• [Prompt]: Below this line is the material. Write out only its lines from the one containing "tube_seat = build_base()" through the one containing "# with one dark", both kept, exactly.

%%

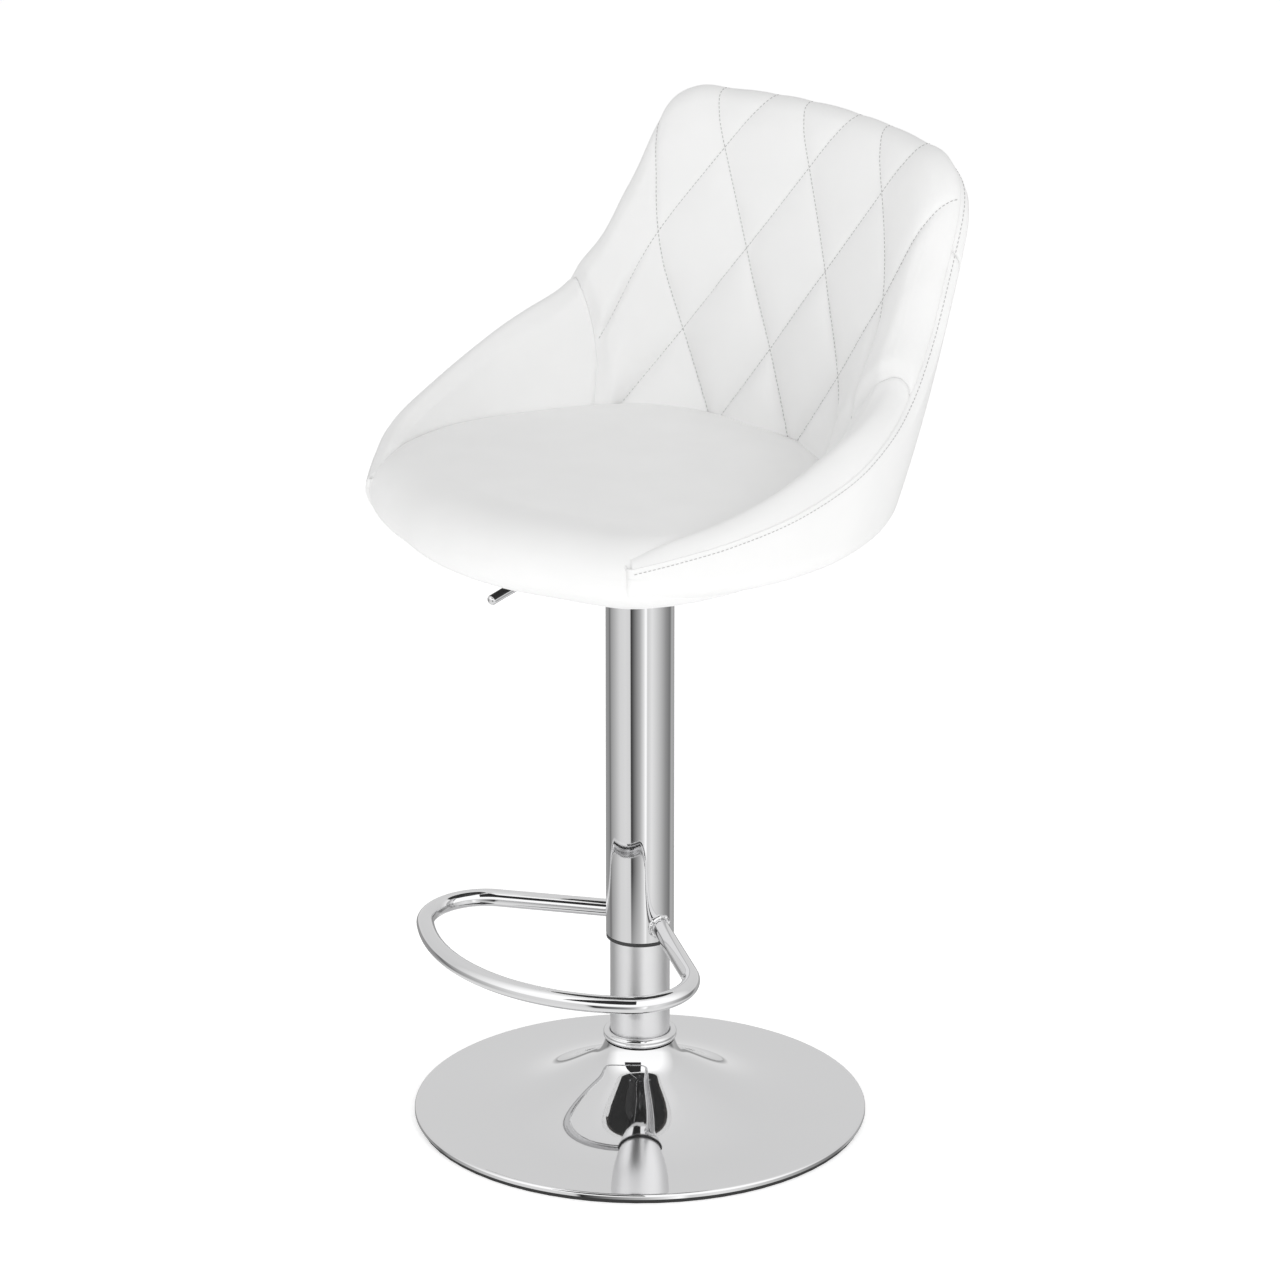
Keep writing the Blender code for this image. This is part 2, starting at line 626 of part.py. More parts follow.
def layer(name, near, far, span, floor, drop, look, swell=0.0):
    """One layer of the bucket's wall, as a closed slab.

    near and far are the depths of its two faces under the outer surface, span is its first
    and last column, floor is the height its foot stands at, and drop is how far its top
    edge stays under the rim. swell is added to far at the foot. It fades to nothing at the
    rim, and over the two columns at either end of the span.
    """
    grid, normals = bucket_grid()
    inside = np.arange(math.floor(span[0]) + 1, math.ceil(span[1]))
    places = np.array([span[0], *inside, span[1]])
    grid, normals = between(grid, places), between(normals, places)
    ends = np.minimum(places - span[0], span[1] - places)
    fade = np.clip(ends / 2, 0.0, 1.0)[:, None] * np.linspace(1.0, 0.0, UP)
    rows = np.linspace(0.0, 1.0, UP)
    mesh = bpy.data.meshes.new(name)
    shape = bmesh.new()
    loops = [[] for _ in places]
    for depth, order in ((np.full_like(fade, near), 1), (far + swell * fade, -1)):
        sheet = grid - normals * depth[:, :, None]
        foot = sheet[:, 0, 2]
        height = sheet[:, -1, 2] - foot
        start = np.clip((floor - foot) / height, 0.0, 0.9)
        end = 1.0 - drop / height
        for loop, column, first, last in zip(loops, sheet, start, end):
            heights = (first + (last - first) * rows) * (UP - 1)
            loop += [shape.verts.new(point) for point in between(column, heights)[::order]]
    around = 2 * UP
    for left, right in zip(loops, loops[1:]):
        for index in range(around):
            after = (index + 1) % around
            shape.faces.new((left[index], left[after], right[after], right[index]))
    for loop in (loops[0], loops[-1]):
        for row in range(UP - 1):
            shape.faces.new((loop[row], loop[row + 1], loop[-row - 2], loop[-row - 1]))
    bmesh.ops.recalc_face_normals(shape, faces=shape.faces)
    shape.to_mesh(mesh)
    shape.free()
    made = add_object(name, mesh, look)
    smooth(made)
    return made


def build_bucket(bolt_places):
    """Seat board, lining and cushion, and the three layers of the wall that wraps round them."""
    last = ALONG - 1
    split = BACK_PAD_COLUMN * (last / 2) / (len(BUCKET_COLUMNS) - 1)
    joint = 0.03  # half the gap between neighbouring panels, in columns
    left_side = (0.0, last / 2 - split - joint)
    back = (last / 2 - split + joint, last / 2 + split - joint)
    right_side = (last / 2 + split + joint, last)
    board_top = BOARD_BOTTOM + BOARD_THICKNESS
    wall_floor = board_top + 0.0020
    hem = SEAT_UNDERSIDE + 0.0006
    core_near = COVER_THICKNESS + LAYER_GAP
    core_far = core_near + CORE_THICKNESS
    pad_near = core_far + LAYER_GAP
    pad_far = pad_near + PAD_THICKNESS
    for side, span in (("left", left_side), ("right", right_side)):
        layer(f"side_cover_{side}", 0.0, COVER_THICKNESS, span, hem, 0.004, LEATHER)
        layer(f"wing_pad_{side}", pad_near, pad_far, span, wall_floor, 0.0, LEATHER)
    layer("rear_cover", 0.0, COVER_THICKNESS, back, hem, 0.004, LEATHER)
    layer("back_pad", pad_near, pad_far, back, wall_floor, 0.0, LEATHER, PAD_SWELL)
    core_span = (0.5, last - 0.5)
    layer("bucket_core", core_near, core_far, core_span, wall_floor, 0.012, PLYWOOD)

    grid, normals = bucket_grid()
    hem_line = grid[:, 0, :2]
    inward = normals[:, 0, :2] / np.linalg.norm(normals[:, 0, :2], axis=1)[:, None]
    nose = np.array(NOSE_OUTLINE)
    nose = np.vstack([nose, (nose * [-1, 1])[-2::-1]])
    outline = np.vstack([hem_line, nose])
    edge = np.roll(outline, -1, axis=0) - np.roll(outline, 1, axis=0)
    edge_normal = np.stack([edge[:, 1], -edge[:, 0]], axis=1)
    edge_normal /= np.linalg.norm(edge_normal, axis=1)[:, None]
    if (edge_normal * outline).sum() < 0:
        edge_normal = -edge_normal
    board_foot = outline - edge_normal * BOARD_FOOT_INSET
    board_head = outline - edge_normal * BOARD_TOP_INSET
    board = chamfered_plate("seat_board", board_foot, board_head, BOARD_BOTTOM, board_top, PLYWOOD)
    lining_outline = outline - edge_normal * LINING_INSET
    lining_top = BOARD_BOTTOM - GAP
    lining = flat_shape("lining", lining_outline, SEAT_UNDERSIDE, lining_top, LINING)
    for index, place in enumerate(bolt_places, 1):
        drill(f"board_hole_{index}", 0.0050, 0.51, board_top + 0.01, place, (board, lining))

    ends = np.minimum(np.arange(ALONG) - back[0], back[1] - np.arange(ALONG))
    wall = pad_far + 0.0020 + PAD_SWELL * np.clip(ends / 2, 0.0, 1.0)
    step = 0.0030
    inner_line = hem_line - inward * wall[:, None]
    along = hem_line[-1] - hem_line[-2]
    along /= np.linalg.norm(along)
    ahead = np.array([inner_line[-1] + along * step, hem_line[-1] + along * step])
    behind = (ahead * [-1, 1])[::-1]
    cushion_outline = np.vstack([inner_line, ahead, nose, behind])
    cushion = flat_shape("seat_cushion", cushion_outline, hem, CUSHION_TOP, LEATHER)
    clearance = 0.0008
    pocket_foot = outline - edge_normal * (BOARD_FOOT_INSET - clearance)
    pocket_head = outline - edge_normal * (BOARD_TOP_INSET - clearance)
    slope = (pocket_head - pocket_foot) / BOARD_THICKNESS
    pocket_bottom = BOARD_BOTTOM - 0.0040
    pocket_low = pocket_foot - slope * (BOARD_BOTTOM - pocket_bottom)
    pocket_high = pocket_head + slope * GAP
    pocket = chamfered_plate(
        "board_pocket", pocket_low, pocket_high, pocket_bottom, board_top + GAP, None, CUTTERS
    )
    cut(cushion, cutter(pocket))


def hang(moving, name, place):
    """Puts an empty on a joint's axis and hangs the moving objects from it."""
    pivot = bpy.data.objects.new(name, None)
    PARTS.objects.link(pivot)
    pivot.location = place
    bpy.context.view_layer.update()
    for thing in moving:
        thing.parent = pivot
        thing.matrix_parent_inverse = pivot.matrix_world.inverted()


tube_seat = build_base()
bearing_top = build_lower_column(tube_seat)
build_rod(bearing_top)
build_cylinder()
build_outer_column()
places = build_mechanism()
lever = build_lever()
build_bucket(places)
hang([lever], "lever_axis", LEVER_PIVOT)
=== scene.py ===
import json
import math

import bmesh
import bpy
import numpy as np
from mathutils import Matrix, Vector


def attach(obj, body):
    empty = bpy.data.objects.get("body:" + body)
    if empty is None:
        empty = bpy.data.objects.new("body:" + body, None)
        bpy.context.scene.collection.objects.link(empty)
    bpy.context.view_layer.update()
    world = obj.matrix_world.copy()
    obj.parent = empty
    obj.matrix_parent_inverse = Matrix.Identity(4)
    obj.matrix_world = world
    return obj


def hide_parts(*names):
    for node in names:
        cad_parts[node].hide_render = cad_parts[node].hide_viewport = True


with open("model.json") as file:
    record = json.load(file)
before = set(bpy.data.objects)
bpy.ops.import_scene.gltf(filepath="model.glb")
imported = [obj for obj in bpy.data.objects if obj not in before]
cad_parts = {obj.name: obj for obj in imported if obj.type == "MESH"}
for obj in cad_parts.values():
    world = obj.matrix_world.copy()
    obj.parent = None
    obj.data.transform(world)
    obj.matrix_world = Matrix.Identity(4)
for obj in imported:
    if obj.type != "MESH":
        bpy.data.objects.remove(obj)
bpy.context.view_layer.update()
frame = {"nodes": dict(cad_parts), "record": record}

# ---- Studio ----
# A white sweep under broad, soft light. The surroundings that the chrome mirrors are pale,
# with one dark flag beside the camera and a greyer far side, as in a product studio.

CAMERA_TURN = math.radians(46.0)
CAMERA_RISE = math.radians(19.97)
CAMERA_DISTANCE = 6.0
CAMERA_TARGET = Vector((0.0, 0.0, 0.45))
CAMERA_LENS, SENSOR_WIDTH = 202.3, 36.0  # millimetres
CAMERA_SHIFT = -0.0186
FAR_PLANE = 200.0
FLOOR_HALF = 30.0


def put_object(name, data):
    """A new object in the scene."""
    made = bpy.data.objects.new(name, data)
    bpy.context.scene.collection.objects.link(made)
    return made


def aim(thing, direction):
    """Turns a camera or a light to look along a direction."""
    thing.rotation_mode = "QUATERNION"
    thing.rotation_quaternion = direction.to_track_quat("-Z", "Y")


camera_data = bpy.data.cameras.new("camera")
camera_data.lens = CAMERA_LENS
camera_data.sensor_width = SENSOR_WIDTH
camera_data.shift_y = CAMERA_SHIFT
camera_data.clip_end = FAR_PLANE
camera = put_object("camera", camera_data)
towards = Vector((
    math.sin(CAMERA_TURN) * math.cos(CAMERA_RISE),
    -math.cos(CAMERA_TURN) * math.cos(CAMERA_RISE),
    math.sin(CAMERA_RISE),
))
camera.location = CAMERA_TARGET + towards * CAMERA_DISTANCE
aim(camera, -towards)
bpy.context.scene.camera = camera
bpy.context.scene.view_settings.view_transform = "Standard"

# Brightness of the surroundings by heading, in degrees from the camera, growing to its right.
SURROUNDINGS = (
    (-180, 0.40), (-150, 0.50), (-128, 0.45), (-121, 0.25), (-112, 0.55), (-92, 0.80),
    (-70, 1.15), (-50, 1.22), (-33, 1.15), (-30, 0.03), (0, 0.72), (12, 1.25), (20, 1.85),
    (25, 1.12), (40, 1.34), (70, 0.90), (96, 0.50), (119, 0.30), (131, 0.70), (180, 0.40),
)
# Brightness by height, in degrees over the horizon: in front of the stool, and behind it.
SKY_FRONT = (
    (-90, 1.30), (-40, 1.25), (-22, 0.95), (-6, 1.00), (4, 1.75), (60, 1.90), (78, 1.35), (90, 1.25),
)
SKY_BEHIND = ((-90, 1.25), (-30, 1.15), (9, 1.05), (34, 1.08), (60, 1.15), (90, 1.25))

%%

• [Result of the exercise]:
tube_seat = build_base()
bearing_top = build_lower_column(tube_seat)
build_rod(bearing_top)
build_cylinder()
build_outer_column()
places = build_mechanism()
lever = build_lever()
build_bucket(places)
hang([lever], "lever_axis", LEVER_PIVOT)
=== scene.py ===
import json
import math

import bmesh
import bpy
import numpy as np
from mathutils import Matrix, Vector


def attach(obj, body):
    empty = bpy.data.objects.get("body:" + body)
    if empty is None:
        empty = bpy.data.objects.new("body:" + body, None)
        bpy.context.scene.collection.objects.link(empty)
    bpy.context.view_layer.update()
    world = obj.matrix_world.copy()
    obj.parent = empty
    obj.matrix_parent_inverse = Matrix.Identity(4)
    obj.matrix_world = world
    return obj


def hide_parts(*names):
    for node in names:
        cad_parts[node].hide_render = cad_parts[node].hide_viewport = True


with open("model.json") as file:
    record = json.load(file)
before = set(bpy.data.objects)
bpy.ops.import_scene.gltf(filepath="model.glb")
imported = [obj for obj in bpy.data.objects if obj not in before]
cad_parts = {obj.name: obj for obj in imported if obj.type == "MESH"}
for obj in cad_parts.values():
    world = obj.matrix_world.copy()
    obj.parent = None
    obj.data.transform(world)
    obj.matrix_world = Matrix.Identity(4)
for obj in imported:
    if obj.type != "MESH":
        bpy.data.objects.remove(obj)
bpy.context.view_layer.update()
frame = {"nodes": dict(cad_parts), "record": record}

# ---- Studio ----
# A white sweep under broad, soft light. The surroundings that the chrome mirrors are pale,
# with one dark flag beside the camera and a greyer far side, as in a product studio.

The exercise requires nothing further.